Outlook It is 16 months and counting before Britain's mini pensions revolution beings. The largest companies, those with 120,000 staff or more, must introduce auto-enrolment, whereby staff automatically join the pension fund, unless they opt out, from October 2012.

Not a moment before time, one might say, given the latest data from the Office of National Statistics. It said this week that just 39 per cent of men and 28 per cent of women are paying into a pension scheme in the private sector, down from 52 per cent and 41 per cent respectively in 2002.

Still, while it is good news that so many workers are about to become savers, there's no evidence their employers are prepared for this sudden influx to the company pension scheme. Hymans Robertson, a pensions adviser, says today that fewer than one in five large companies have worked out what the new system might cost them, which suggests employers are woefully unprepared for changes that are potentially expensive and disruptive.

The costs of auto-enrolment are twofold.
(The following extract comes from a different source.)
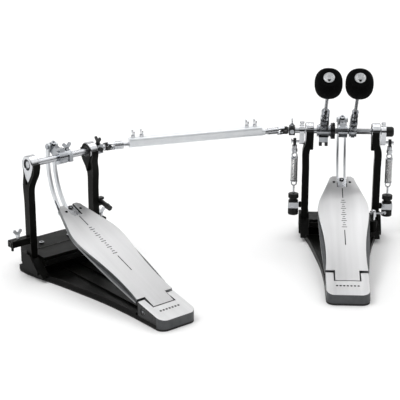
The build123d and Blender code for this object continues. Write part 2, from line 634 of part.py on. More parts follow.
# ---------------------------------------------------------------- universal joints and shaft
def fork(pin_axis, reach, hub_r):
    """Fork with its joint centre at the origin, hub towards -X, ears either side of pin_axis."""
    ears = []
    for sign in (-1, 1):
        tip = bar((0, sign * YOKE_IN, 0), (0, sign * YOKE_OUT, 0), YOKE_R)
        root = block((-9, 0), sorted((sign * YOKE_IN, sign * YOKE_OUT)), (-YOKE_R, YOKE_R))
        ears.append(tip + root)
    hub = disc(-reach, -8.5, hub_r)
    whole = ears[0] + ears[1] + hub
    whole = whole - bar((0, -10, 0), (0, 10, 0), CROSS_PIN_R + RUN)
    turn = degrees(atan2(pin_axis.Z, pin_axis.Y))
    return Rot(turn, 0, 0) * whole


def cross(first, second):
    """Spider with two crossed pins."""
    reach = YOKE_OUT - 0.2
    centre = bar(first * -3.4, first * 3.4, 3.2)
    pin = bar(first * -reach, first * reach, CROSS_PIN_R)
    return centre + pin + bar(second * -reach, second * reach, CROSS_PIN_R)


def wing_seat(x, top):
    """A wing bolt standing on the tube at x along the shaft."""
    return Pos(x, 0, top) * Rot(0, 0, 90) * wing_bolt(top - 3.1)


# drive shaft runs from the second pedal's joint to the main pedal's
joint_a = (second_pedal * Location((SECOND_JOINT, 0, AXLE_Z))).position
joint_b = Vector(-JOINT_GAP, 0, AXLE_Z)
shaft_length = (joint_b - joint_a).length
shaft_turn = degrees(atan2((joint_b - joint_a).Y, (joint_b - joint_a).X))
shaft_place = Location(joint_a, (0, 0, shaft_turn))

rest_pin = Vector(0, cos(radians(HALF_STROKE)), sin(radians(HALF_STROKE)))


def turned(vector, angle):
    """A vector turned about +Z."""
    return vector.rotate(Axis.Z, angle)


shaft_line = turned(Vector(1, 0, 0), shaft_turn)
pin_a = turned(rest_pin, SECOND_TURN)
pin_b = rest_pin
far_a = shaft_line.cross(pin_a).normalized()
far_b = shaft_line.cross(pin_b).normalized()


def shaft_forks():
    """The drive shaft's two forks with the rods that slide in the tube."""
    near = fork(turned(far_a, -shaft_turn), 14, 7)
    near = mirror(near, Plane.YZ)
    near_rod = disc(13.5, 24, 7.2) + disc(24, 78, 3.4)
    away = fork(turned(far_b, -shaft_turn), 28, 6)
    away_rod = disc(-95, -27.5, 4.6)
    start = near + near_rod
    finish = Pos(shaft_length, 0, 0) * (away + away_rod)
    return group(shaft_place * start, shaft_place * finish)


def shaft_tube():
    """Tube of rounded section, deeper above its bore where the wing bolts sit."""
    outline = RectangleRounded(2 * TUBE_HALF, TUBE_HIGH - TUBE_LOW, 5)
    tube = across(Pos(0, (TUBE_HIGH + TUBE_LOW) / 2) * outline, TUBE_START, TUBE_END)
    tube = tube + disc(TUBE_END - 2, TUBE_END + 6, 6.4)
    tube = tube - disc(0, 90, 3.4) - disc(200, 300, 4.6)
    for place in WING_PLACES:
        tube = tube - Pos(place, 0, 8) * Cylinder(2.2, 14)
    return shaft_place * tube


def shaft_wings():
    """Four wing bolts that lock the rods in the tube."""
    rods = disc(0, 90, 3.4) + disc(200, 300, 4.6)
    return group(*[shaft_place * (wing_seat(place, TUBE_HIGH) - rods) for place in WING_PLACES])


def joint_yoke(pin_axis, side):
    """Fork on a pedal's axle with its square clamp; side is +1 when it faces +X."""
    inner = SECOND_JOINT if side > 0 else JOINT_GAP
    yoke = fork(pin_axis, 11, 6.2)
    if side < 0:
        yoke = mirror(yoke, Plane.YZ)
    yoke = Pos(side * inner, 0, 0) * yoke
    return Pos(0, 0, AXLE_Z) * yoke


def clamp_block(x_low, x_high, bore):
    """Square clamp round an axle with a wing bolt above and a round screw in front."""
    body = block((x_low, x_high), (-7.5, 7.5), (AXLE_Z - 7, AXLE_Z + 8))
    middle = (x_low + x_high) / 2
    bolt = Pos(middle, 0, AXLE_Z + 8) * Rot(0, 0, 90) * wing_bolt(1)
    screw = bar((middle, -7.5, AXLE_Z), (middle, -10.5, AXLE_Z), 4)
    return (body + bolt + screw) - disc(x_low - 1, x_high + 1, bore, 0, AXLE_Z)


# ---------------------------------------------------------------- build every node
save("primary_base_frame", base_frame())
save("slave_base_frame", second_pedal * base_frame())
save("right_posts", in_pedals(post(1)))
save("left_posts", in_pedals(post(-1)))
save("bearing_housings", bearing_housings())
save("ball_bearings", ball_bearings())
save("heel_plates", in_pedals(heel_plate()))
save("hinge_pins", in_pedals(hinge_pin()))
save("floor_mats", in_pedals(floor_mat()))
save("base_screws", base_screws())
save("spring_anchor_studs", spring_studs())
save("hoop_clamp_bed", hoop_bed())
save("hoop_bed_pad", hoop_pad())
save("hoop_clamp_pivot", hoop_pivot())
save("hoop_clamp_jaw", hoop_jaw())
save("hoop_jaw_pad", hoop_jaw_pad())
save("hoop_clamp_screw", hoop_screw())
save("anchor_bars", anchor_bars())
save("anchor_wing_bolts", anchor_wings())
save("tuning_tool", group(tuning_tool(), tool_clip()))
save("slave_front_block", second_pedal * second_front_block())

for name, place in (("primary", main_pedal), ("slave", second_pedal)):
    save(f"{name}_footboard", place * board_place() * footboard())
    save(f"{name}_link_slider", place * board_place() * link_slider())
    save(f"{name}_link_arms", place * link_arms())

main_cam = drive_cam() - hex_bar(-20, 20)
save("primary_cam", main_cam)
save("primary_axle", main_axle())
save("driven_axle", driven_axle())
holder = beater_holder(12.4, 13)
save("primary_beater_holder", beater_place(MAIN_BEATER_X) * holder - hex_bar(5, 35))
driven_holder = beater_place(DRIVEN_BEATER_X) * beater_holder(15, 24.4)
skirt = block((-8, 8), (-5.5, 5.5), (-27, -4)) - block((-2.4, 2.4), (-9, 9), (-30, -20.5))
driven_holder = driven_holder + Pos(DRIVEN_BEATER_X, 0, AXLE_Z) * skirt
save("driven_beater_holder", driven_holder - disc(-60, -10, AXLE_D / 2, 0, AXLE_Z))
for name, x in (("primary", MAIN_BEATER_X), ("driven", DRIVEN_BEATER_X)):
    save(f"{name}_beater_rod", beater_place(x) * beater_rod())
    save(f"{name}_beater_head", beater_place(x) * beater_head())
    save(f"{name}_beater_cap", beater_place(x) * beater_cap())
save("driven_hub_disc", hub_disc())
save("primary_axle_end_cap", axle_end_cap())

for name, side in (("right", 1), ("left", -1)):
    save(f"{name}_spring_rocker", spring_rocker(side))
    save(f"{name}_spring_coil", spring_coil(side))
    save(f"{name}_spring_hanger", spring_hanger(side))
    save(f"{name}_spring_hook_rod", group(spring_hook_rod(side), swivel_block(side)))
    save(f"{name}_tension_knobs", tension_knobs(side))

slave_shaft = disc(-65.5, 92, SLAVE_AXLE_D / 2, 0, AXLE_Z)
save("slave_axle", second_pedal * slave_shaft)
collar = disc(8, 17.5, 11, 0, AXLE_Z) + Pos(12.7, 0, AXLE_Z + 10) * wing_bolt(2)
lug = block((9, 16), (-14, -8), (AXLE_Z - 7, AXLE_Z + 5))
slave_cam = drive_cam() + collar + lug - disc(-20, 20, SLAVE_AXLE_D / 2, 0, AXLE_Z)
save("slave_cam", second_pedal * slave_cam)
slave_clamp = clamp_block(71, 82, SLAVE_AXLE_D / 2)
slave_yoke = joint_yoke(rest_pin, 1)
save("slave_joint_yoke", second_pedal * group(slave_clamp, slave_yoke - slave_shaft))
driven_clamp = clamp_block(-96, -85, AXLE_D / 2)
driven_yoke = joint_yoke(rest_pin, -1)
save("driven_joint_yoke", group(driven_clamp, driven_yoke - disc(-97.6, -80, AXLE_D / 2, 0, AXLE_Z)))
save("slave_joint_cross", Location(joint_a) * cross(pin_a, far_a))
save("driven_joint_cross", Location(joint_b) * cross(pin_b, far_b))
save("drive_shaft_forks", shaft_forks())
save("drive_shaft_tube", shaft_tube())
save("drive_shaft_wing_bolts", shaft_wings())
print(f"drive shaft {shaft_length:.1f} long, turned {shaft_turn:.2f} degrees")
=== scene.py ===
"""Looks, light and camera for the twin bass drum pedal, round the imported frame."""
import json
from math import cos, pi, radians, sin

import bmesh
import bpy
from mathutils import Matrix, Vector, noise

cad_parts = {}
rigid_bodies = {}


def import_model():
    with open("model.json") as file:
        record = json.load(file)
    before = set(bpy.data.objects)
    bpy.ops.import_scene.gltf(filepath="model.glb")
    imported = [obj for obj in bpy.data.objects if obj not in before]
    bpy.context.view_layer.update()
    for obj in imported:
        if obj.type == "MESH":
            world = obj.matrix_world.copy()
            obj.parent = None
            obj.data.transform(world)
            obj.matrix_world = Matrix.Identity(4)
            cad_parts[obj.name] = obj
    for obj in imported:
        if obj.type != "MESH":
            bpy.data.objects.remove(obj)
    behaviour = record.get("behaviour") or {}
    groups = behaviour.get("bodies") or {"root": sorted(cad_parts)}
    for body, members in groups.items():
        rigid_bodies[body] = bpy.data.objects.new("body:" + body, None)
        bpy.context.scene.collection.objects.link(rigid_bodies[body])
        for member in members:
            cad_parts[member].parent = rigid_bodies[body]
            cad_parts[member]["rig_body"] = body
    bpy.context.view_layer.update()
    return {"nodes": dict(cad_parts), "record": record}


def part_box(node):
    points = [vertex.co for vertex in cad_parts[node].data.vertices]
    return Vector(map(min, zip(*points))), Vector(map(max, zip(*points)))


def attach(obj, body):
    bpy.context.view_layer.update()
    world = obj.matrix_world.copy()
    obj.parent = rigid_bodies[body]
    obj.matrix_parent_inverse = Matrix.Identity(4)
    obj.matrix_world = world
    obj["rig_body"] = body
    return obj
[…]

There is the administrative expense of ensuring payroll and pensions systems can cope with the new arrangements; then there's the cost of paying contributions for all those extra scheme members, at a minimum of 3 per cent of salary under the rules.

To some extent, the second cost will determine the first. Employers will need to make a judgement about just how many of their staff will opt out under the auto-enrolment regime (strict rules prevent them from offering any inducements to do so). Many of those who think participation will be very much higher than it is now will want to think twice about simply extending their existing pension to new joiners, preferring instead to offer other tiers of benefits.

Redesigning pension schemes may reduce the burdens of wider participation, but it will carry significant one-off costs, even assuming it can be completed in time for the new regime. There are no easy answers, in other words.